Alt. Weekly Owners Arrested
A case unfolding in Phoenix should send shudders through anyone concerned about the future of the free press. Owners of the Phoenix New Times were arrested and charged last week with violating grand jury secrecy rules, after the paper reported it had received a subpoena related to its investigation of the local sheriff. In addition to records from reporters, the subpoena demanded that the paper turn over Internet records of any person who had visited the newspaper's website since 2004. The next day, Maricopa County Attorney Andrew Thomas dismissed the charges against New Times owners Michael Lacey and Jim Larkin, amid a flurry of protests and charges of abuse of authority.
To supporters of the New Times, the case is clearly an attempt by Thomas to punish the paper for its investigation of his political ally, Sheriff Joe Arpaio. As part of a long and tumultuous relationship, three years ago the paper ran a series of articles questioning Arpaio's real estate transactions. Thomas' office has alleged it was a crime for the alternative weekly to print Arpaio's address. Now the State Bar Association is investigating charges of misconduct involving Thomas and the special prosecutor in the case, Dennis Wilenchik.

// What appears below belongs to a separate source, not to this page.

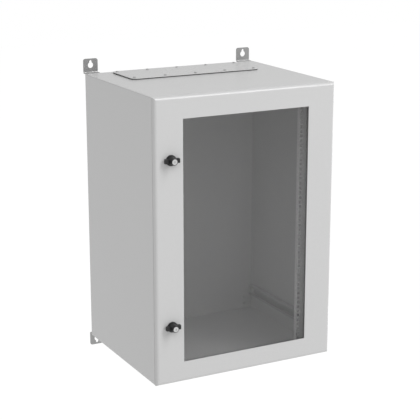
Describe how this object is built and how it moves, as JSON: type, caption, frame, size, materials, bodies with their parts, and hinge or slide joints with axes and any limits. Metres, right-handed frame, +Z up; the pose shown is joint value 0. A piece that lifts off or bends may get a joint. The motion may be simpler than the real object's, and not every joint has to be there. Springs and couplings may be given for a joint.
{
  "type": "wall-mount data cabinet",
  "caption": "Light grey sheet-metal wall cabinet for 19-inch equipment, with a glazed hinged door, quarter-turn locks, a cable entry plate on the roof and keyhole wall brackets.",
  "frame": {"origin": "midway between the wide ends of the two upper wall keyholes, on the wall plane that the brackets' backs touch", "axes": "+X to the right seen from the front, the door faces -Y and the wall is at +Y, +Z up"},
  "size_m": [0.6, 0.5436, 0.946],
  "materials": {
    "body_paint": "light grey powder coat, fine texture",
    "bracket_zinc": "zinc plated plate",
    "cam_steel": "zinc plated cam",
    "door_paint": "light grey powder coat, fine texture",
    "fastener_steel": "zinc plated fasteners",
    "foam_seal": "foamed polyurethane seal",
    "gland_screw_steel": "zinc plated screws",
    "hinge_metal": "die-cast hinge metal, grey",
    "lock_metal": "satin die-cast key insert",
    "lock_plastic": "black moulded plastic",
    "pane": "smoked safety glass",
    "pin_steel": "steel pins",
    "plate_paint": "light grey powder coat",
    "profile_zinc": "zinc plated sheet",
    "rail_paint": "light grey powder coat, as the body they are welded to",
    "rubber_seal": "black rubber seal",
    "strip_zinc": "zinc plated sheet"
  },
  "bodies": {
    "cabinet": {"body_earth_nut": "fastener_steel", "body_earth_stud": "fastener_steel", "body_shell": "body_paint", "bracket_lower_left": "bracket_zinc", "bracket_lower_right": "bracket_zinc", "bracket_nuts": "fastener_steel", "bracket_screws": "fastener_steel", "bracket_upper_left": "bracket_zinc", "bracket_upper_right": "bracket_zinc", "hinge_arm_lower": "hinge_metal", "hinge_arm_upper": "hinge_metal", "hinge_screws": "fastener_steel", "profile_left": "profile_zinc", "profile_nuts": "fastener_steel", "profile_right": "profile_zinc", "profile_screws": "fastener_steel", "rail_left_bottom": "rail_paint", "rail_left_top": "rail_paint", "rail_right_bottom": "rail_paint", "rail_right_top": "rail_paint", "top_gland_plate": "plate_paint", "top_gland_screws": "gland_screw_steel", "top_gland_seal": "rubber_seal"},
    "door": {"door_earth_nut": "fastener_steel", "door_earth_stud": "fastener_steel", "door_panel": "door_paint", "door_seal": "foam_seal", "hinge_leaf_lower": "hinge_metal", "hinge_leaf_upper": "hinge_metal", "hinge_nuts": "fastener_steel", "hinge_pins": "pin_steel", "hinge_studs": "fastener_steel", "lower_lock_bush": "lock_plastic", "lower_lock_nut": "fastener_steel", "upper_lock_bush": "lock_plastic", "upper_lock_nut": "fastener_steel", "window_nuts": "fastener_steel", "window_pane": "pane", "window_seal": "rubber_seal", "window_strip_bottom": "strip_zinc", "window_strip_left": "strip_zinc", "window_strip_right": "strip_zinc", "window_strip_top": "strip_zinc", "window_studs": "fastener_steel"},
    "upper_lock": {"upper_cam_screw": "fastener_steel", "upper_lock_cam": "cam_steel", "upper_lock_core": "lock_metal", "upper_lock_knob": "lock_plastic"},
    "lower_lock": {"lower_cam_screw": "fastener_steel", "lower_lock_cam": "cam_steel", "lower_lock_core": "lock_metal", "lower_lock_knob": "lock_plastic"}
  },
  "joints": [
    {"name": "door_hinge", "type": "hinge", "parent": "cabinet", "child": "door", "pos_m": [0.294, -0.511, -0.4525], "axis": [0, 0, 1], "range_deg": [0, 120]},
    {"name": "upper_lock_turn", "type": "hinge", "parent": "door", "child": "upper_lock", "pos_m": [-0.248, -0.517, -0.2045], "axis": [0, -1, 0], "range_deg": [0, 90]},
    {"name": "lower_lock_turn", "type": "hinge", "parent": "door", "child": "lower_lock", "pos_m": [-0.248, -0.517, -0.7035], "axis": [0, -1, 0], "range_deg": [0, 90]}
  ]
}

In publishing the story about the subpoena, Lacey and Larkin acknowledged they could be arrested. "But there are moments when civil disobedience is merely the last option," they wrote.
Contact Kevin Brass at firstname.lastname@example.org.
*Oops! The following correction ran in the November 9, 2007 issue: Also, at some point during our weekly sausage-making process, we managed to botch the third sentence of the "Media Watch" column that ran in the Oct. 26 issue so that Radio Free Bulgaria reads radio-free Bulgaria. Kevin Brass was not referring to an area of Bulgaria where there are no radios. We regret the error.